Federal Registration
- Corp can sell up to $5 million in restricted securities in any 12-month period without federal registration.
- No general advertising or solicitation is allowed.
- Offering can be sold to no more than 35 investors.
FL Law Registration
= All offerors of securities in FL must file with the Florida Securities Commission a document similar to the SEC filing.
Promoters
= a person who, prior to incorporation, prepares the corporation for commencing business and supervises compliance with the requisites necessary for it to come into existence.
* Prior to existence, promoters are in fact partners.

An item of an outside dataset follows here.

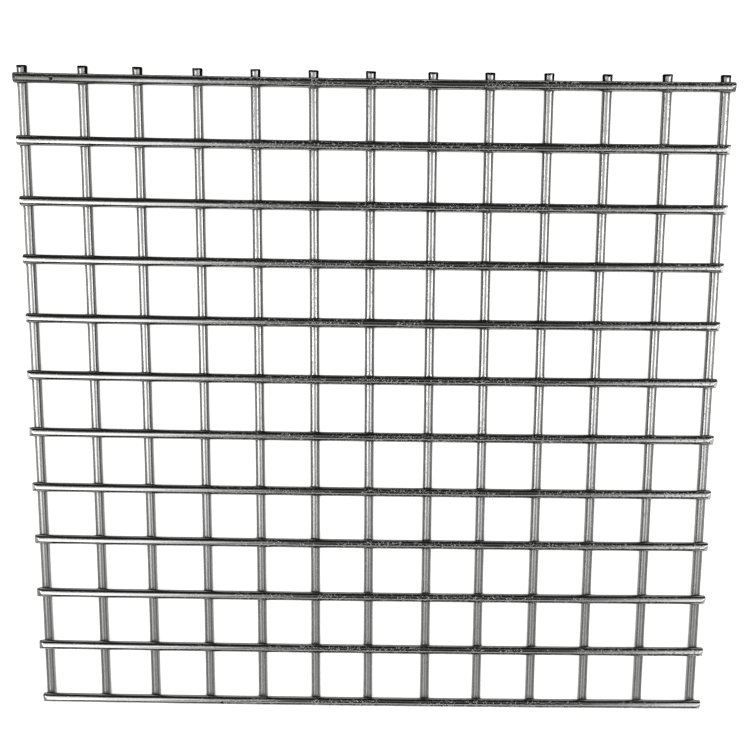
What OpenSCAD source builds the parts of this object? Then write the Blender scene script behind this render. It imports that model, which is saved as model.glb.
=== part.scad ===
// Welded wire mesh panel: round wires laid in two layers, line wires below and
// cross wires above, resistance-welded into one piece at every crossing.
// Millimetres. The panel lies flat, +Z up. The origin is under its middle, on the
// plane that it rests on. Line wires run along Y and cross wires along X.

/* [Wire] */
// Diameter of the wire, across the flats of its section
wire_d = 4; // [3:0.5:6]
// Sides of the wire's section, which give it a flat above and below
wire_sides = 12; // [8:4:12]

/* [Mesh] */
// Number of line wires, the lower layer
line_count = 13; // [2:1:16]
// Number of cross wires, the upper layer
cross_count = 12; // [2:1:16]
// Spacing of the line wires, centre to centre
line_pitch = 25; // [15:1:50]
// Spacing of the cross wires, centre to centre
cross_pitch = 25; // [15:1:50]

/* [Overhangs] */
// Line wires' length past the even place of the cross wire at the back
back_stub = 6.5; // [3:0.5:25]
// Line wires' length past the even place of the cross wire at the front
front_stub = 3; // [3:0.5:25]
// Cross wires' length past the even place of the line wire on the left
left_stub = 3; // [3:0.5:25]
// Cross wires' length past the even place of the line wire on the right
right_stub = 4.5; // [3:0.5:25]

/* [Cut ends] */
// Length of the flat that the cutter pressed on each end of a cross wire
pinch_run = 3; // [1:0.5:4]
// Depth of that flat at the very end
pinch_depth = 0.8; // [0.3:0.1:1.5]
// How far that flat is turned from the top of the wire towards the front
pinch_roll = 25; // [0:5:60]
// Length of the bevel on the upper side of a line wire's ends
bevel_run = 0.6; // [0.3:0.1:1.5]
// Depth of that bevel at the very end
bevel_depth = 1; // [0.3:0.1:1.5]

/* [Welds] */
// How far the two layers sink into each other at a weld
set_down = 0.8; // [0.4:0.1:1.2]
// Height of the metal squeezed out round a weld
collar_h = 1; // [0.8:0.1:1.4]
// Width of that metal as a share of the wire's diameter
collar_share = 0.9; // [0.7:0.05:1]

/* [Hidden] */

// How far each wire was welded from its even place, in order along +X or from
// the back edge to the front. A wire past the end of a list takes 0.
line_drift = [0.5, 1, -0.5, 0, -0.5, -0.5, -1, 0.5, 0, 0, 0, 0.5, 0.5];
cross_drift = [0.5, 0, 0, 0, 0, 0, -0.5, -0.5, 0.5, 0.5, 0.5, -0.5];
// How much shorter than its stub each wire was cropped by hand, in the same order
back_trim = [0, 0, 0, 0.5, 0.5, 0.5, 0.5, 0.5, 0.5, 0.5, 0.5, 0.5, 0.5];
left_trim = [1, 1, 1, 1.5, 1.5, 0.5, 0.5, 0.5, 0.5, 0, 0, 0.5];
right_trim = [1, 1.5, 1, 1.5, 1.5, 1, 1, 1, 0.5, 0.5, 0, 0];

collar_sides = 4;
cutter_margin = 1;
wire_r = wire_d / 2;
line_z = wire_r;
cross_z = line_z + wire_d - set_down;
weld_z = (line_z + cross_z) / 2;
line_length = front_stub + (cross_count - 1) * cross_pitch + back_stub;
cross_length = left_stub + (line_count - 1) * line_pitch + right_stub;
left_wire_x = left_stub - cross_length / 2;
back_wire_y = line_length / 2 - back_stub;

function own(list, i) = i < len(list) ? list[i] : 0;
function line_x(i) = left_wire_x + i * line_pitch + own(line_drift, i);
function cross_y(j) = back_wire_y - j * cross_pitch + own(cross_drift, j);

// A straight bar along +Z, with a flat facing +X and another facing -X.
module bar(length, across_flats, sides) {
    rotate([0, 0, 180 / sides])
        cylinder(h = length, d = across_flats / cos(180 / sides), $fn = sides, center = true);
}

// What the cutter takes off the -X side of a wire that ends at z = 0: a slope that
// starts on its surface at z = -run and is depth below the surface at z = 0.
module end_cut(run, depth) {
    outer_x = -wire_r - cutter_margin;
    slope = depth / run;
    rotate([90, 0, 0])
        linear_extrude(height = 2 * wire_d, center = true)
            polygon([
                [outer_x, -run - cutter_margin / slope],
                [depth - wire_r + cutter_margin * slope, cutter_margin],
                [outer_x, cutter_margin]
            ]);
}

// A wire along Z from low to high with the same cut on both ends, turned by roll
// about the wire.
module wire(low, high, run, depth, roll) {
    length = high - low;
    translate([0, 0, (low + high) / 2])
        difference() {
            bar(length, wire_d, wire_sides);
            for (end = [0, 1])
                mirror([0, 0, end])
                    translate([0, 0, length / 2])
                        rotate([0, 0, roll])
                            end_cut(run, depth);
        }
}

module line_wire(i) {
    translate([line_x(i), 0, line_z])
        rotate([90, 90, 0])
            wire(
                own(back_trim, i) - line_length / 2,
                line_length / 2,
                bevel_run, bevel_depth, 0
            );
}

module cross_wire(j) {
    translate([0, cross_y(j), cross_z])
        rotate([0, 90, 0])
            wire(
                own(left_trim, j) - cross_length / 2,
                cross_length / 2 - own(right_trim, j),
                pinch_run, pinch_depth, pinch_roll
            );
}

// The metal squeezed out round one weld, filling the notch between its wires.
module weld_collar(i, j) {
    translate([line_x(i), cross_y(j), weld_z])
        bar(collar_h, collar_share * wire_d, collar_sides);
}

module welded_mesh() {
    color("silver")
        union() {
            for (i = [0 : line_count - 1])
                line_wire(i);
            for (j = [0 : cross_count - 1])
                cross_wire(j);
            for (i = [0 : line_count - 1], j = [0 : cross_count - 1])
                weld_collar(i, j);
        }
}

welded_mesh();
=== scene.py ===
"""Looks of a welded wire mesh panel: bright zinc-coated wires on a white table.

The panel lies flat as it is packed. Thirteen line wires run along Y in the lower
layer and twelve cross wires run along X on top of them, welded at every crossing.
Sizes here are in millimetres unless a name says otherwise, and meshes are in metres.
"""

import logging
import math
from dataclasses import dataclass, field
from enum import Enum
from typing import Any, Optional, Union

import bmesh
import bpy
import numpy as np
from numpy.typing import NDArray
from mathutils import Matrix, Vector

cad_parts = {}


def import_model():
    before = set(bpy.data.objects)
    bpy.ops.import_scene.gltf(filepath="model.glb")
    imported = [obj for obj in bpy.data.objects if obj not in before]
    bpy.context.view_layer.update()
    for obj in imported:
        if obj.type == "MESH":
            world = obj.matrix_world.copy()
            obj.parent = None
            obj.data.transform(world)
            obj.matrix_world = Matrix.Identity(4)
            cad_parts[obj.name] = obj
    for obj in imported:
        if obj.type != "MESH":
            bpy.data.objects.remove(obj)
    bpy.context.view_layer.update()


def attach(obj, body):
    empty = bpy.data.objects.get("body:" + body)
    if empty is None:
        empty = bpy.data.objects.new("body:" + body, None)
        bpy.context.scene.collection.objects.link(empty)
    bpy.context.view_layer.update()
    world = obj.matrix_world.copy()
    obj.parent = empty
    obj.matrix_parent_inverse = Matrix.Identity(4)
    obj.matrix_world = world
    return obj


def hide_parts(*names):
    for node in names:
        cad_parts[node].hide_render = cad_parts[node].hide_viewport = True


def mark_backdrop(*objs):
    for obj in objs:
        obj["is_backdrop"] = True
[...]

* They owe a fiduciary duty to full disclosure to the corp and CANNOT partake in self-dealing to the detriment to the corp.
* A corporation is not liable for contracts enrered into on its behalf by promoters prior to incorporation unless the corp expressly or impliedly ratifies it after formation.
* If not ratified, the promoter is personally liable for the contract.
* NOTE: IN Florida, corps DO NOT automatically become a party to a contract upon ratification. UST be a novation.